We Need All 4 Theories to Truly Understand Sensitivity 

I’ve taken pains not to refer to these theories as “competing” theories; they’re not. While there is healthy scientific debate between the proponents of each one, they also incorporate each other’s findings and build on what the other theories offer. Ultimately, the sensitivity research community is, well, a pretty sensitive group of people who think deeply about each other’s work and support each other’s research.

The best way to view the four theories might be that we need all four to truly understand HSPs. Each one offers something valuable that is missing from the others. For example:

  • Differential Susceptibility explains why evolution gave us sensitive people in the first place, and why it’s a useful trait for keeping our species alive. It’s the “Why” of sensitivity.
  • Biological Sensitivity to Context explains how childhood environment shapes our sensitivity — both physically and psychologically. It’s the “How” of sensitivity.
  • Sensory Processing Sensitivity explains the brain activity that comes with being sensitive, and what sensitive people are like as individuals — the experiences they have and the personality traits they tend to share. It’s the “Who” of sensitivity.
  • Diathesis-Stress and Vantage Sensitivity explain the greatest struggles and greatest advantages of being a sensitive person. Together they offer a sort of user’s manual for how to thrive as an HSP — or at least, the fodder for psychologists and therapists to develop such a manual. They’re the “What next?” of sensitivity.

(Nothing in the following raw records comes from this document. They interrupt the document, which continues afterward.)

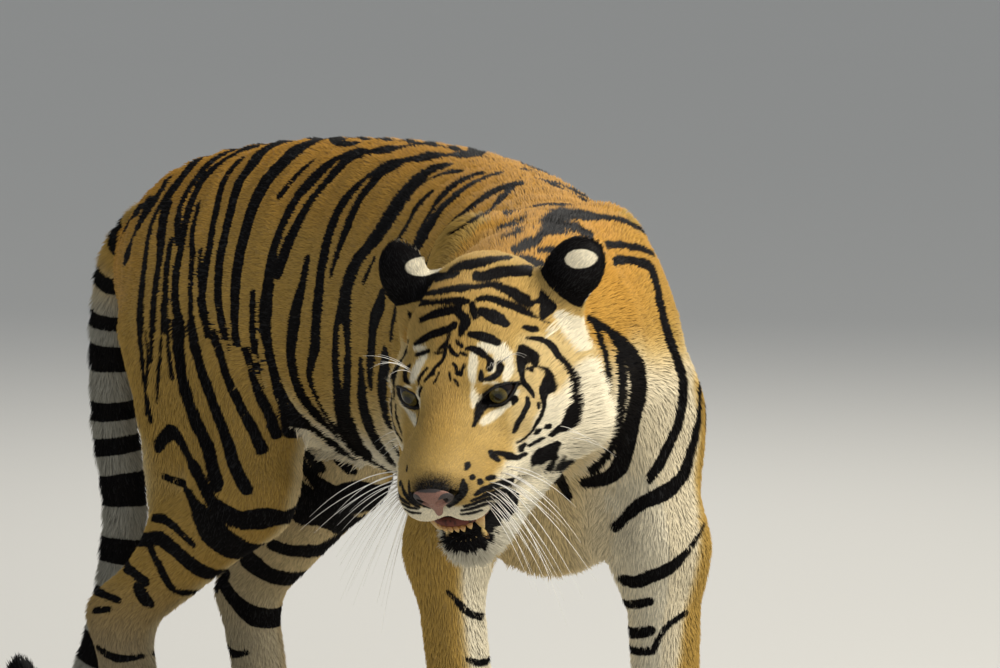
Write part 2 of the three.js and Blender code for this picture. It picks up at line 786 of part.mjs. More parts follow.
// Upper arms and thighs leave the trunk along planes that slope up and out from between the legs.
const ARM_OUTLINE = { left: [[149, 380], [149, 300], [360, 300], [360, 560]] };
ARM_OUTLINE.right = [[149, 380], [-80, 560], [-80, 300], [149, 300]];
const THIGH_OUTLINE = { left: [[112, 462], [112, 300], [330, 300], [330, 610]] };
THIGH_OUTLINE.right = [[112, 462], [-110, 640], [-110, 300], [112, 300]];
const ARM_REACH = { left: [395, 260], right: [330, 260] }; // start and length along the heading
const THIGH_REACH = { left: [-560, 375], right: [-560, 400] };
for (const side of ['left', 'right']) {
  const [armStart, armLength] = ARM_REACH[side];
  const [thighStart, thighLength] = THIGH_REACH[side];
  body.take(`upper_arm_${side}`, (grow) =>
    wedge(ARM_OUTLINE[side], FORE_HEADING, armStart, armLength, grow));
  body.take(`thigh_${side}`, (grow) =>
    wedge(THIGH_OUTLINE[side], HIND_HEADING, thighStart, thighLength, grow));
}

// Neck and trunk lengths, front to back.
function acrossSpine(centre, degrees, lean) {
  return (grow) => {
    const placed = new THREE.Matrix4().makeTranslation(...centre);
    placed.multiply(new THREE.Matrix4().makeRotationZ(radians(degrees)));
    placed.multiply(new THREE.Matrix4().makeRotationY(radians(lean)));
    placed.multiply(new THREE.Matrix4().makeTranslation(400, 0, 0));
    return block([800 + 2 * grow, 1200, 1200], placed);
  };
}
body.take('neck', acrossSpine([430, -125, 640], -45, -24));
body.take('chest', acrossSpine([215, 20, 600], -18, 0));
body.take('ribcage', acrossSpine([-60, 66, 600], 0, 0));
body.take('loin', acrossSpine([-255, 48, 600], 12, 0));
body.keepRest('rump');

// The head: eyeballs in their sockets, the ears, the lower jaw, the nose and the muzzle.
const head = new Parting(largest(solidFromMesh(headMesh).intersect(headRegion(0))));

function ball(centre, radius, across, down) {
  const place = new THREE.Matrix4().makeTranslation(...onHead(centre).toArray());
  return solidFromGeometry(new THREE.SphereGeometry(radius, across, down), place.multiply(headTurn));
}

for (const [side, s] of [['left', 1], ['right', -1]]) {
  const [forward, across, up] = EYEBALL;
  const centre = [forward, s * across, up];
  head.rest = largest(head.rest.subtract(ball(centre, EYEBALL_RADIUS + 2 * GAP, 12, 8)));
  head.pieces[`eye_${side}`] = ball(centre, EYEBALL_RADIUS, 12, 8);
}

// Each ear is the front half of a thin oval bowl on the root that the head carries. It leaves the
// head a little below the middle of its flap. "face" points out of its rounded back.
const EAR_RADII = [42, 33, 26]; // up, across, through
const EAR_WALL = 9;
const EAR_CUT = 26;
const EAR_RIM = 4; // how far the flap reaches past the middle of the bowl
for (const side of ['left', 'right']) {
  const up = headWay(EARS[side].up).normalize();
  const face = headWay(EARS[side].face).projectOnPlane(up).normalize();
  const placed = new THREE.Matrix4().makeBasis(up, face.clone().cross(up), face);
  placed.setPosition(onHead([-98, EARS[side].across, 96]));
  const at = (x, y, z) => placed.clone().multiply(new THREE.Matrix4().makeTranslation(x, y, z));
  const oval = (shrink) => {
    const radii = EAR_RADII.map((radius) => radius - shrink);
    return solidFromGeometry(new THREE.SphereGeometry(1, 14, 10), at(0, 0, 0).scale(vector(radii)));
  };
  const around = (grow) =>
    block([120 + 2 * grow, 82 + 2 * grow, 90 + 2 * grow], at(60 - EAR_CUT, 0, 0));
  const front = block([120, 120, 60], at(60 - EAR_CUT, 0, 30 - EAR_RIM));
  const flap = oval(0).subtract(oval(EAR_WALL)).intersect(front);
  head.take(`ear_${side}`, around);
  head.pieces[`ear_${side}`] = largest(head.pieces[`ear_${side}`].add(flap));
}
const MOUTH_SLOPE = 11.8; // degrees, the line between the lips
head.take('lower_jaw', (grow) => headBlock([87, 0, -150.5], [150, 200, 140], MOUTH_SLOPE, grow));
head.take('nose_leather', (grow) => headBlock([172, 0, -15], [48, 52, 38], 0, grow));
head.take('muzzle', (grow) => headBlock([137, 0, 0], [150, 240, 300], 0, grow));
head.keepRest('head');

// Teeth grow from the upper jaw: a pair of canines with six small front teeth between them.
function tooth([forward, across, up], radius, length) {
  const place = headPlace.clone().multiply(new THREE.Matrix4().makeTranslation(forward, across, up));
  place.multiply(new THREE.Matrix4().makeRotationX(-Math.PI / 2));
  return solidFromGeometry(new THREE.ConeGeometry(radius, length, 7), place);
}
for (const s of [1, -1]) {
  const teeth = [tooth([116, s * 25, -67], 7, 44)];
  for (const across of [4, 11, 18]) teeth.push(tooth([126, s * across, -64], 4, 24));
  for (const piece of teeth) head.pieces.muzzle = head.pieces.muzzle.add(piece);
}

// ---------------------------------------------------------------------------------------------
// The group
// ---------------------------------------------------------------------------------------------

const COAT = { color: 0xc27f38, roughness: 0.85 };
const FINISHES = {
  lower_jaw: { color: 0xd9d2c4, roughness: 0.85 },
  nose_leather: { color: 0xa8685c, roughness: 0.5 },
  eye_left: { color: 0x6f5a26, roughness: 0.1 },
  eye_right: { color: 0x6f5a26, roughness: 0.1 },
  ear_left: { color: 0x231f1c, roughness: 0.85 },
  ear_right: { color: 0x231f1c, roughness: 0.85 },
  tail_6: { color: 0x1d1a18, roughness: 0.85 },
};

function meshOf(name, solid) {
  const { vertProperties, triVerts } = solid.getMesh();
  const geometry = new THREE.BufferGeometry();
  geometry.setAttribute('position', new THREE.BufferAttribute(vertProperties, 3));
  geometry.setIndex(new THREE.BufferAttribute(triVerts, 1));
  const plain = geometry.toNonIndexed();
  plain.computeVertexNormals();
  const finish = FINISHES[name] ?? COAT;
  const mesh = new THREE.Mesh(plain, new THREE.MeshStandardMaterial({ metalness: 0, ...finish }));
  mesh.name = name;
  return mesh;
}

const tiger = new THREE.Group();
for (const [name, solid] of Object.entries({ ...head.pieces, ...body.pieces })) {
  tiger.add(meshOf(name, solid));
}

// The tiger stands over the middle of its own footprint box.
const bounds = new THREE.Box3().setFromObject(tiger);
const middle = bounds.getCenter(new THREE.Vector3());
tiger.position.set(-middle.x, -middle.y, -bounds.min.z);

export default tiger;
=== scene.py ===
"""A life-size tiger standing still, its head lowered and turned to its right.

The shape is one smooth field: tapered oval masses that melt into each other, drawn in by the depth
of the coat. Its zero surface is meshed once as a single skin, more finely on the head, where eyelids,
ears, nostrils and mouth are cut and added in the same field. The coat is many small solid tufts that
grow from the skin along the lie of the hair, and both carry the same painted markings.

While the tiger is worked out, X is the heading of the trunk, Y is its left and Z is up, in metres.
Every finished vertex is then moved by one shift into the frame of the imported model.
"""

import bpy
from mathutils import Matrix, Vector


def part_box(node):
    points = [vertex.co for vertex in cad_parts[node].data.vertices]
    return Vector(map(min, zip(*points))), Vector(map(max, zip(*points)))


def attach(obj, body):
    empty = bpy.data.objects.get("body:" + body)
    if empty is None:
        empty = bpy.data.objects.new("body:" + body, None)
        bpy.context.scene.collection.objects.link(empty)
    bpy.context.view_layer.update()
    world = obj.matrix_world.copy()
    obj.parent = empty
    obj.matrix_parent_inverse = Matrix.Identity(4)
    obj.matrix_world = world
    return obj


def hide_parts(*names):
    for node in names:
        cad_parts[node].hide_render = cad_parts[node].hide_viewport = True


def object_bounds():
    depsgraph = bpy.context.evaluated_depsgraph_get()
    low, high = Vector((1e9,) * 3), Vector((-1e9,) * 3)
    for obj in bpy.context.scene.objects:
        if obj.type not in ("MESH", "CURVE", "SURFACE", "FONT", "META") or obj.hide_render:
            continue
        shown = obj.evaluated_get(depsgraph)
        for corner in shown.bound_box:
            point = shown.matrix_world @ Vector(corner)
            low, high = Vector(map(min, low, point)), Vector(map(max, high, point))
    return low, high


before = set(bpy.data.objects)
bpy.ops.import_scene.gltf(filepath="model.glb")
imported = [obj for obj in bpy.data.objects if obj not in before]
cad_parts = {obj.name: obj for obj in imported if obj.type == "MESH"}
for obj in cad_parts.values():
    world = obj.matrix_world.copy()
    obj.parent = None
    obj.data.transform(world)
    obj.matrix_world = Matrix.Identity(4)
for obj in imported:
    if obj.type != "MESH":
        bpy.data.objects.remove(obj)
CAD_BOUNDS = [[float(v) for v in corner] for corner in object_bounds()]

import logging
import math
from dataclasses import astuple, dataclass
from enum import Enum
from itertools import product

import bpy
import numpy as np

Array = np.ndarray
LOG = logging.getLogger("tiger")
MM = 0.001
CM = 0.01

# The head has its own frame: X forward out of the nose, Y left, Z up. It is turned, lowered, tilted.
HEAD_ORIGIN = np.array([0.634, -0.357, 0.624])
HEAD_TURN = -54.5
HEAD_LOWERED = 25.0
HEAD_TILT = 5.0
HEAD_SCALE = 1.015
EYEBALL = (36, 46.5, 34.5)  # centre of the left eyeball in the head's frame, in mm
EYEBALL_RADIUS = 18.5
NECK_CUT = -0.128  # where the fine mesh of the head starts, along the head's level heading

FORE_HEADING = -32.0  # the way the shoulders face, in degrees
HIND_HEADING = 20.0  # the way the hips face

CAD_BOX = np.array(CAD_BOUNDS)


# ---- Vectors and smooth curves ----


def unit(vectors: Array) -> Array:
    """Vectors scaled to length one, along the last axis."""
    vectors = np.asarray(vectors, float)
    return vectors / np.maximum(np.linalg.norm(vectors, axis=-1, keepdims=True), 1e-12)


def heading(degrees: float) -> Array:
    """The level direction at an angle from X."""
    angle = math.radians(degrees)
    return np.array([math.cos(angle), math.sin(angle), 0.0])


def left_of(degrees: float) -> Array:
    """The level direction to the left of a heading."""
    return heading(degrees + 90)


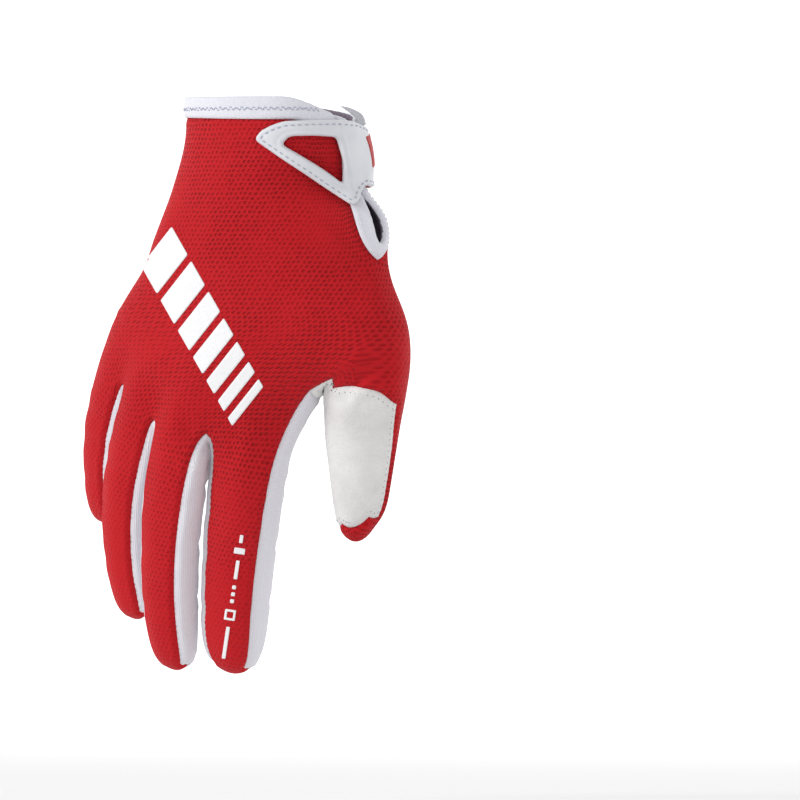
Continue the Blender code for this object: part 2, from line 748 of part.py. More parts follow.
def add_vents(palm, guides):
    """Small round holes through the leather of the fingers and the palm."""
    places = []
    for finger in FINGERS:
        form = FingerForm(finger)
        for along in finger.vents:
            _, back, _ = form.axes(along)
            places.append((form.centre(along) - back * FINGER_DEPTH * finger.girth / 2, back))
    for vent in PALM_VENTS:
        above = Vector((vent.across * HAND_SPAN, PALM_DEPTH / 2, -vent.along * HAND_LENGTH))
        places.append((above, Vector((0, -1, 0))))
    bm = bmesh.new()
    for place, axis in places:
        turn = axis.to_track_quat("Z", "Y").to_matrix().to_4x4()
        bmesh.ops.create_cone(
            bm, cap_ends=True, segments=VENT_SIDES, radius1=VENT_DIAMETER / 2,
            radius2=VENT_DIAMETER / 2, depth=FINGER_DEPTH / 2, matrix=Matrix.Translation(place) @ turn)
    mesh = bpy.data.meshes.new("vent_cutter")
    bm.to_mesh(mesh)
    bm.free()
    cutter = bpy.data.objects.new("vent_cutter", mesh)
    guides.objects.link(cutter)
    cutter.hide_render = True
    cutter.display_type = "WIRE"
    holes = palm.modifiers.new("Vents", "BOOLEAN")
    holes.operation = "DIFFERENCE"
    holes.solver = "EXACT"
    holes.object = cutter


def main():
    for old in list(bpy.data.objects):
        bpy.data.objects.remove(old, do_unlink=True)
    glove = bpy.data.collections.new("motocross_glove")
    guides = bpy.data.collections.new("guides")
    for collection in (glove, guides):
        bpy.context.scene.collection.children.link(collection)
    form = build_form(guides)
    bm = evaluated_form(form)
    parts = [panel_object(bm, number, panel, glove) for number, panel in enumerate(PANELS)]
    bm.free()
    add_strap(glove, parts)
    add_vents(bpy.data.objects["palm_panel"], guides)


main()
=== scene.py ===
"""Looks of a right-hand motocross glove, worn form, seen from the back with the fingers down.

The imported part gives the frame. The glove's form is smoothed again from the same cage as its
solids, but finely, and each panel of it gets its seams, folds, grain and stitches here.
"""

import math
from collections import defaultdict, namedtuple

import bmesh
import bpy
import numpy as np
from mathutils import Matrix, Vector, noise
from mathutils.bvhtree import BVHTree
from mathutils.kdtree import KDTree


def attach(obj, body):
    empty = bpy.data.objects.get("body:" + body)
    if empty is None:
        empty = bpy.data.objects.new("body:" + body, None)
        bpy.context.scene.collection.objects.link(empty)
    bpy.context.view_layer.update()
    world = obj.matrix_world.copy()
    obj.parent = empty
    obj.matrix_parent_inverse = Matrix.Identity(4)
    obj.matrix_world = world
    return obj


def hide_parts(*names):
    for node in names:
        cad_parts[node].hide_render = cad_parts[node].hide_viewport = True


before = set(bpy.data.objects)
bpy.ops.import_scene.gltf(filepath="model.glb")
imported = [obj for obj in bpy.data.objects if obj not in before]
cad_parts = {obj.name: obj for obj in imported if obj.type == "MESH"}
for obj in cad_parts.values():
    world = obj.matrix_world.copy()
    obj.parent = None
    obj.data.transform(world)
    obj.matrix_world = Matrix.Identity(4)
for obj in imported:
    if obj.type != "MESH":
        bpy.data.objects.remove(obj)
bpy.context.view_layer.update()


def rows(fields, *values):
    """A table's rows, with their fields named."""
    row = namedtuple("Row", fields)
    return tuple(row(*value) for value in values)


# Cuff and hand, in metres
CUFF_WIDTH = 0.0654
CUFF_DEPTH = 0.045
CUFF_BAND = 0.007
CUFF_DIP = 0.008
HAND_LENGTH = 0.124
HAND_SPAN = 0.127
PALM_DEPTH = 0.031
PALM_PADDING = 0.0025
WEB_SLANT = 0.004
WEB_DROP = 0.003

# Fingers, from their roots to their tips along the centre line
INDEX_LENGTH = 0.0935
MIDDLE_LENGTH = 0.093
RING_LENGTH = 0.088
LITTLE_LENGTH = 0.067
FINGER_WIDTH = 0.0292
FINGER_DEPTH = 0.0215

# Thumb, from the crotch beside the index finger to its tip
THUMB_LENGTH = 0.0555
THUMB_WIDTH = 0.0282
THUMB_DEPTH = 0.025
THUMB_CROTCH = 0.1085

# Keyhole slit on the thumb side of the wrist
SLIT_LENGTH = 0.0565
SLIT_WIDTH = 0.0046
SLIT_TURN = 12.0
SLIT_EDGING = 0.0052

# Walls, seams and the strap
LEATHER_WALL = 0.0013
KNIT_WALL = 0.0014
STRETCH_WALL = 0.0012
BINDING_WALL = 0.0026
BINDING_RISE = 0.0006
STRAP_WALL = 0.002
PATCH_WALL = 0.001
VENT_DIAMETER = 0.0016

# The cage stands out beyond the hand here, where its columns lie far apart
THUMB_SIDE_SWELL = 0.002

# A smoothed ring of 8 points is narrower than its cage by these shares
RING_WIDTH_KEPT = 0.94
RING_DEPTH_KEPT = 0.87
THUMB_RING_KEPT = 0.93
FINGER_TIP_KEPT = 0.444
THUMB_TIP_KEPT = 0.5

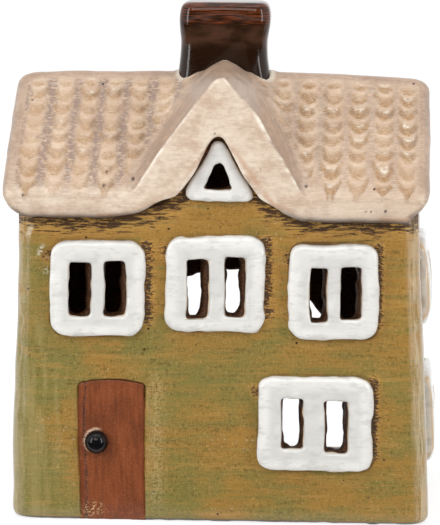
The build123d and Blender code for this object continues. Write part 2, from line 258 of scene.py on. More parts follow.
class Paint:
    """The nodes of one material or of the world, added by short calls.

    Where a number can stand, a word in quotes is the number of that name kept on the piece's points, and
    a group of a number and two limits is the number eased from the first limit to the second.
    """

    def __init__(self, name, holders=bpy.data.materials, coordinates="Object"):
        self.holder = holders.new(name)
        self.holder.use_nodes = True
        self.tree = self.holder.node_tree
        self.place = self.node("ShaderNodeTexCoord").outputs[coordinates]
        self.colour = (0, 0, 0)

    def node(self, kind, inputs=None, **settings):
        """Adds a node, sets it and fills or links its inputs."""
        made = self.tree.nodes.new(kind)
        for key, value in settings.items():
            setattr(made, key, value)
        for socket, value in (inputs or {}).items():
            self.fill(made.inputs[socket], value)
        return made

    def fill(self, socket, value):
        """Links a socket to another, to a stored number or to an eased one, or gives it a value."""
        if isinstance(value, str):
            value = self.node("ShaderNodeAttribute", attribute_name=value).outputs["Fac"]
        elif isinstance(value, tuple) and isinstance(value[0], (str, bpy.types.NodeSocket)):
            value = self.ease(*value)
        if isinstance(value, bpy.types.NodeSocket):
            self.tree.links.new(value, socket)
        elif socket.type == "RGBA" and len(value) == 3:
            socket.default_value = (*value, 1)
        else:
            socket.default_value = value

    def spread(self, size, stretch, shift):
        """Places counted in lumps of a size in millimetres, times the stretch."""
        scale = [1 / (size * MM * share) for share in stretch]
        return self.node(
            "ShaderNodeMapping", {"Vector": self.place, "Location": (shift,) * 3, "Scale": scale}).outputs[0]

    def noise(self, size, stretch=(1, 1, 1), detail=3, roughness=0.5, shift=0):
        """Noise from 0 to 1, whose lumps are about that size times the stretch."""
        place = self.spread(size, stretch, shift)
        return self.node("ShaderNodeTexNoise", {
            "Vector": place, "Scale": 1.0, "Detail": detail, "Roughness": roughness,
        }).outputs["Fac"]

    def cells(self, size, shift=0):
        """The distance to the nearest of scattered points, in cells of that size."""
        place = self.spread(size, (1, 1, 1), shift)
        return self.node("ShaderNodeTexVoronoi", {"Vector": place, "Scale": 1.0}).outputs["Distance"]

    def along(self, axis):
        """How far points lie along an axis, in metres."""
        return self.node("ShaderNodeSeparateXYZ", {0: self.place}).outputs[axis]

    def sum(self, operation, *numbers):
        """The result of one sum."""
        return self.node("ShaderNodeMath", dict(enumerate(numbers)), operation=operation).outputs[0]

    def times(self, first, second, more=None):
        """Two numbers multiplied, and a third added to that."""
        if more is None:
            return self.sum("MULTIPLY", first, second)
        return self.sum("MULTIPLY_ADD", first, second, more)

    def plus(self, first, second):
        """Two numbers added."""
        return self.sum("ADD", first, second)

    def minus(self, first, second):
        """One number less another."""
        return self.sum("SUBTRACT", first, second)

    def most(self, first, second):
        """The greater of two numbers."""
        return self.sum("MAXIMUM", first, second)

    def ease(self, value, low, high):
        """0 to 1 as the value goes from low to high, with a smooth rise."""
        return self.node("ShaderNodeMapRange", {
            "Value": value, "From Min": low, "From Max": high,
        }, interpolation_type="SMOOTHSTEP").outputs[0]

    def mix(self, share, first, second):
        """A colour between two others."""
        return self.node("ShaderNodeMix", {0: share, 6: first, 7: second}, data_type="RGBA").outputs[2]

    def base(self, share, first, second):
        """Starts the glaze with a colour between two others."""
        self.colour = self.mix(share, first, second)

    def lay(self, tone, strength, share, *more):
        """Lays a tone over the glaze, where all the shares meet."""
        for other in more:
            share = self.times(share, other)
        if strength != 1:
            share = self.times(share, strength)
        self.colour = self.mix(share, self.colour, tone)

    def finish(self, roughness, relief=None, depth=0, **sockets):
        """Fills the shader, with a relief from 0 to 1 that is depth millimetres deep.

        The other sockets' names have underscores for spaces.
        """
        shader = self.tree.nodes["Principled BSDF"]
        sockets |= {"Base_Color": self.colour, "Roughness": roughness}
        if relief is not None:
            sockets["Normal"] = self.node(
                "ShaderNodeBump", {"Height": relief, "Strength": 1, "Distance": depth * MM}).outputs[0]
        for name, value in sockets.items():
            self.fill(shader.inputs[name.replace("_", " ")], value)
        return self.holder


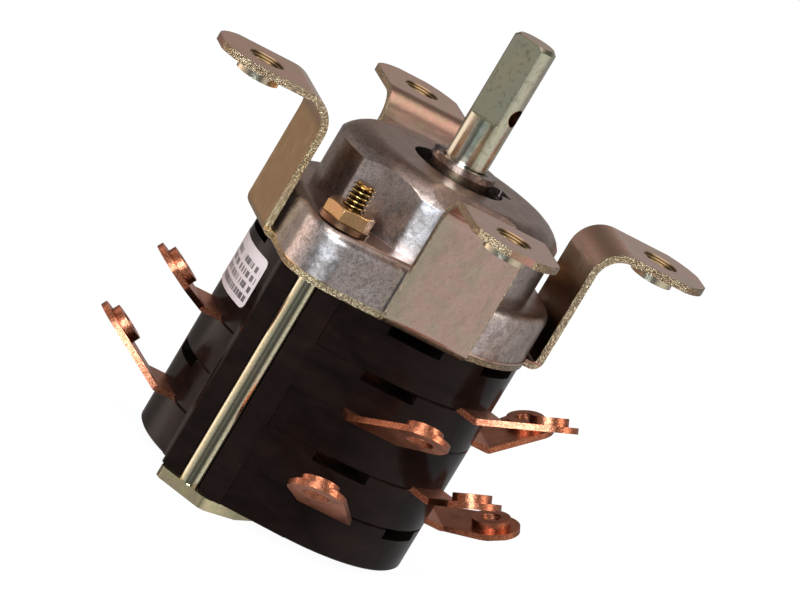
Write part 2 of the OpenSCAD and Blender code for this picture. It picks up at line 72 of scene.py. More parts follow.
# Sizes in mm that the pieces below share with the solids.
ROD_R = 2.4
ROD_CIRCLE_R = 33.56
ROD_XY = ROD_CIRCLE_R * math.sqrt(0.5)
ROD_ANGLES = (225, 45)
ROD_TOP = -8.6
ROD_LOW = -82.2
SHOULDER_Z = -18.2
SHEET = 1.6
TAB_ANGLES = (0, 90, 180, 270)
TAB_CIRCLE_R = 47.6
TAB_HOLE_R = 2.8
TAB_NOSE_R = 10.8
COLLAR_R = 4.7
ARM_HALF = 9.8
PLATE_TOP = -28.9
LEG_INNER = 31.9
DOME_TOP = -2.85
WELL_REACH = 12.7
CROSS_HOLE_Z = 13.1
CROSS_HOLE_R = 1.985
SHAFT_TOP = 28.7
DECK_R = 30.8
BEND_X = 34.1
TERMINAL_SLOPE = 28.5
TERMINAL_HOLE = (10.0, 6.5)
TERMINAL_HOLE_R = 2.05
TERMINAL_BEND = 2.1
TERMINAL_SINK = 0.4

# The decks from the top down, and the heights of the seams between them.
DECKS = [f"deck_{number}" for number in range(1, 6)]
SEAMS = {"a": -41.3, "b": -50.9, "c": -60.5, "d": -70.1}

# Each terminal's seam, its angle round the shaft, and which side of its
# tongue the hole stands on.
TERMINALS = {
    "terminal_corner_upper": ("a", 315, 1),
    "terminal_left_upper": ("b", 180, 1),
    "terminal_front_upper": ("b", 270, 1),
    "terminal_right_upper": ("b", 0, 1),
    "terminal_corner_lower": ("c", 315, -1),
    "terminal_left_lower": ("d", 180, -1),
    "terminal_front_lower": ("d", 270, -1),
    "terminal_right_lower": ("d", 0, -1),
}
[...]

‘Environmental Sensitivity’ May Be the Most Important Theory of All 

If all four theories describe the same trait, and all four teach something valuable about it, you might wonder why we don’t have a single term that encompasses all four. And, in a way, we do. 

Environmental Sensitivity is a new term proposed by Michael Pluess in 2015. Rather than serving as a separate theory in its own right, Environmental Sensitivity is intended to serve as an umbrella that encompasses all the theories and models of sensitivity. 

Environmental sensitivity proposes that:

  • Some people respond more strongly to their environment than others
  • Everyone is sensitive to a degree, and sensitivity is a continuum, where people can fall anywhere from low to average to high (that’s us HSPs!). 
  • These differences in sensitivity are the result of natural selection, but an individual person’s sensitivity is determined both by their genes and by their environment. 
  • Highly sensitive people struggle more with stressful conditions but benefit more from supportive conditions.
  • Highly sensitive people likely process information more deeply than less-sensitive people

In other words, Environmental Sensitivity acknowledges the contributions of all four theories and gives them all a place under one roof, without “replacing” or killing off any of them. It’s sort of like how one therapist may lean on cognitive behavioral therapy while another may prefer somatic therapy, but at least they all have the word “therapy” and a common language to talk about new developments. 

A few years ago, it was an open question whether Environmental Sensitivity would take off. As of 2023, however, it really is starting to become an umbrella term that unites the others. More and more papers use the term ”Environmental Sensitivity” as the definitive term for our trait, and all of the researchers behind the four theories — Aron included — have signed on to papers that use Environmental Sensitivity.

So What Is the Scientific Name for High Sensitivity?

Sensory Processing Sensitivity is not “the” scientific term for sensitivity, but neither are any of the other theories. The truth is, there simply is no one “official” scientific term for sensitivity (or HSPs), and there probably won’t be anytime soon. 

However, the one widely accepted scientific term that includes all the major theories is Environmental Sensitivity. Increasingly, that’s the one I find myself using most.

As an HSP, you can use any of them that you like — or just sensitivity, responsiveness, or any other term of your choosing. The important thing is to learn from each of the theories, and always keep an open mind toward emerging findings that may conflict with — but ultimately improve upon — what we thought we knew. 

After all, we are HSPs. And an HSP by any other name is still a deep thinker.